Task objective> Your task is to output the data exactly as it stands.
::::
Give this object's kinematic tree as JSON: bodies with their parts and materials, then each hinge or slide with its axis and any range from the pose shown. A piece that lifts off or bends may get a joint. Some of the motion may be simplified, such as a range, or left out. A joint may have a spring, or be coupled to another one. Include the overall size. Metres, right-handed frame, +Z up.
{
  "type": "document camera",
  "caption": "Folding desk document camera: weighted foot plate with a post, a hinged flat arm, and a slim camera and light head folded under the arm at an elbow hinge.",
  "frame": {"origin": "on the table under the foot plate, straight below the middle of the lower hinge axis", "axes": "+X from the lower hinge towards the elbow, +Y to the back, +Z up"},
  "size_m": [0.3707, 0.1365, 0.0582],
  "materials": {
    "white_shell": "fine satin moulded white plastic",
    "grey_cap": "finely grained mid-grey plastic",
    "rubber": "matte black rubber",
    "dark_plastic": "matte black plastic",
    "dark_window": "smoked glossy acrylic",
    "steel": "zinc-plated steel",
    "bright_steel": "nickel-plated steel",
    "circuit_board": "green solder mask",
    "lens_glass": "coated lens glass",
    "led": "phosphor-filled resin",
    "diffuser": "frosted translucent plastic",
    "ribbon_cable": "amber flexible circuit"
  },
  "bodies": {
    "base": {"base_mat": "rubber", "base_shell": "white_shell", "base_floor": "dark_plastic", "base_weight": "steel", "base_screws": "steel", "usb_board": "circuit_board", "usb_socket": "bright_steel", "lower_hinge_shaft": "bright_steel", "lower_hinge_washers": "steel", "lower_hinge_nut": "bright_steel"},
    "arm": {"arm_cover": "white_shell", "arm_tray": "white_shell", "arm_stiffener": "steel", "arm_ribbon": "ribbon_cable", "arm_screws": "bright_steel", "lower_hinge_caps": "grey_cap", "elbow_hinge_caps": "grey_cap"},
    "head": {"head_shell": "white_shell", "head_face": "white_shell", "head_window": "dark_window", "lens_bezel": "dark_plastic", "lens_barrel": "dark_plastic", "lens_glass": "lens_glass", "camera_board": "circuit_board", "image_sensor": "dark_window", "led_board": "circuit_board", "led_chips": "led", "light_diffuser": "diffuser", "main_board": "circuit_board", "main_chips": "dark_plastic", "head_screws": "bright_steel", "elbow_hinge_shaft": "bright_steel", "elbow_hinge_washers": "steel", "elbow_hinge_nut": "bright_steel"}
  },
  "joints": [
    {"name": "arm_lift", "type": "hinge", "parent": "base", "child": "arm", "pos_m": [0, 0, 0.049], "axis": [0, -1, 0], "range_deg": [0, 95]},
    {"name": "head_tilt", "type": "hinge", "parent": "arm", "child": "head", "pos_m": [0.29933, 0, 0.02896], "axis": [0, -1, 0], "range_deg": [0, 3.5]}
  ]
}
::::
Completed exercise>
Give this object's kinematic tree as JSON: bodies with their parts and materials, then each hinge or slide with its axis and any range from the pose shown. A piece that lifts off or bends may get a joint. Some of the motion may be simplified, such as a range, or left out. A joint may have a spring, or be coupled to another one. Include the overall size. Metres, right-handed frame, +Z up.
{
  "type": "document camera",
  "caption": "Folding desk document camera: weighted foot plate with a post, a hinged flat arm, and a slim camera and light head folded under the arm at an elbow hinge.",
  "frame": {"origin": "on the table under the foot plate, straight below the middle of the lower hinge axis", "axes": "+X from the lower hinge towards the elbow, +Y to the back, +Z up"},
  "size_m": [0.3707, 0.1365, 0.0582],
  "materials": {
    "white_shell": "fine satin moulded white plastic",
    "grey_cap": "finely grained mid-grey plastic",
    "rubber": "matte black rubber",
    "dark_plastic": "matte black plastic",
    "dark_window": "smoked glossy acrylic",
    "steel": "zinc-plated steel",
    "bright_steel": "nickel-plated steel",
    "circuit_board": "green solder mask",
    "lens_glass": "coated lens glass",
    "led": "phosphor-filled resin",
    "diffuser": "frosted translucent plastic",
    "ribbon_cable": "amber flexible circuit"
  },
  "bodies": {
    "base": {"base_mat": "rubber", "base_shell": "white_shell", "base_floor": "dark_plastic", "base_weight": "steel", "base_screws": "steel", "usb_board": "circuit_board", "usb_socket": "bright_steel", "lower_hinge_shaft": "bright_steel", "lower_hinge_washers": "steel", "lower_hinge_nut": "bright_steel"},
    "arm": {"arm_cover": "white_shell", "arm_tray": "white_shell", "arm_stiffener": "steel", "arm_ribbon": "ribbon_cable", "arm_screws": "bright_steel", "lower_hinge_caps": "grey_cap", "elbow_hinge_caps": "grey_cap"},
    "head": {"head_shell": "white_shell", "head_face": "white_shell", "head_window": "dark_window", "lens_bezel": "dark_plastic", "lens_barrel": "dark_plastic", "lens_glass": "lens_glass", "camera_board": "circuit_board", "image_sensor": "dark_window", "led_board": "circuit_board", "led_chips": "led", "light_diffuser": "diffuser", "main_board": "circuit_board", "main_chips": "dark_plastic", "head_screws": "bright_steel", "elbow_hinge_shaft": "bright_steel", "elbow_hinge_washers": "steel", "elbow_hinge_nut": "bright_steel"}
  },
  "joints": [
    {"name": "arm_lift", "type": "hinge", "parent": "base", "child": "arm", "pos_m": [0, 0, 0.049], "axis": [0, -1, 0], "range_deg": [0, 95]},
    {"name": "head_tilt", "type": "hinge", "parent": "arm", "child": "head", "pos_m": [0.29933, 0, 0.02896], "axis": [0, -1, 0], "range_deg": [0, 3.5]}
  ]
}